機械も定期的にメンテナンスをして、壊れた部品を新しい部品に交換すれば、10年、20年、下手をすれば100年以上持つこともあるはずです。

こういう部品交換が長持ちの秘訣なんです。

 

生き物の身体も実は同じです。

手や足、身体などずっと使ってきたように見えますけれど、冷静に考えてみれば生まれたての頃の自分の手足のはずはないんです(肌のみずみずしさもなくなってきたし・・・)。

もう間違いなくあの頃と違う手足で、気づかないうちに既に交換されてしまっているんです。それは機械のように大きな部品交換ではなく、小さな小さな細胞レベルで行われています。歳をとった細胞が死んで、新しい細胞に日々置き換わっているんです。

機械のように大きな部品交換というメンテナンススタイルに対して、生き物は小さな細胞交代を毎日毎日やるというスタイルで、身体を維持しているわけです。

今日の私は、1年前の私とはほとんどそっくり違うし、昨日の私とさえも違っているとも言えます。

 

いつ見てもほとんど同じように見える「私の身体」というものが、そんな小さな小さな「変化」があることで維持されてると思うと、しみじみ不思議に思います。

 

 

       ◆

 

 

さて、私たちは「今の状態を維持したいから」といって「変化」を恐れ避けることがあります。

いわゆる保守的と言われる行動です。

確かに気持ちはわかるんです、だって「せっかく慣れたいい状態だし、下手にいじって、壊れちゃうのは嫌」ですよね。

でも、それはせいぜい短期的な安定でしかないんです。残念ながら長持ちはしないんです。

 

 

言葉の印象とは逆に「安定」は「変化」で支えられています。

先程の生き物の身体や機械のメンテナンスのお話の通り、何かを長持ちさせようとすれば、どうしても不要なところを削って新しい良いものを取り入れるという変化が起きなくてはなりません。毎日でないにしても、時々は必要です。

 

 

自然のもので長持ちしているものを見ても分かります。

同じに見える森や林だって、常に新しい草木に置き換わっているんです。

ゆく河の流れは絶えずして、しかも、もとの水にあらず」といったのは鴨長明でした。

「転がっている石に苔は生えない」といったのはThe Rolling Stones・・・ではなく、確かことわざでしたでしょうか。

 

水が澱めば腐ります。

石が止まれば腐食します。

 

 

動き続けているからこそ、不変に見える、安定しているんです。長く保てるんです。

止まると、その瞬間は、動きがないという点で、ある意味「安定」して見えます。でも、止まれば途端に確実に沈んでいく、傷んでいくんです。

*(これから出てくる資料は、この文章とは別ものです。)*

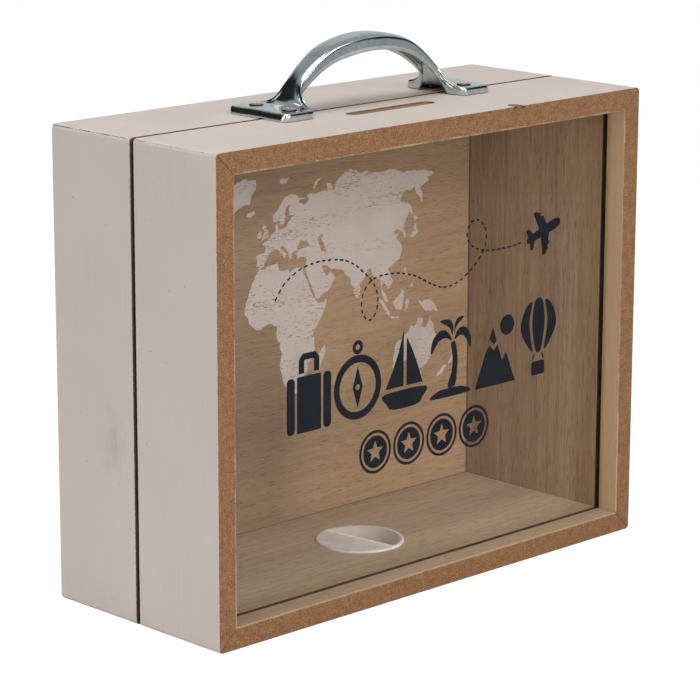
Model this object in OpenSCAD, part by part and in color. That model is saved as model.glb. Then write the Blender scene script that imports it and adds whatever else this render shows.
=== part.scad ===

気づいたら溜まっている棚のホコリのように、1日や2日では変わってないように見えても、それは着実に汚れていくんです。

 

 

このように「安定」には「静的な安定」と「動的な安定」があって、そして全然性格が違います。

一時的でいいなら、まあ「静的な安定」でもいいのですけど、長期的に継続しないといけない場面でまで「静的な安定」の方針がとられてしまっている時が少なくないような気がします。

「安定」という言葉を使う時、聞いた時、どちらの意味なのか、どちらを目指すべきなのか、考えてみることが大事なんじゃないかなと思います。

 

 

       ◆

 

 

「長持ち」させたいなら、「長期的に安定」させたいなら、常により良い方向を目指して「変化」を続けなければいけないんです。仕方ないんです。

それが社会であっても、自分の人生であっても、そうだと思います。

自分がどう生きたいか、社会がどうあるべきかとか、私たちが考えるのをやめて、「このままでいいんじゃない?」って思った時から、何かが溶けていって、いつしか腐ってしまうんです。

私はそんなの嫌なんです。

命も人生も社会も何だって長持ちさせたい。より良い方向を目指したい。

 

だから、考え続けたいって、そう思っています。

そして、必要とあれば変えていきたい、いけたらな、そう願っています。

簡単ではないですけれど。。。

 

 

マグロが泳ぐのをやめたら死ぬように、

人も考えるのをやめたら、進むことをやめたら、何かが死んじゃう、

多分そういうものなんだと思います。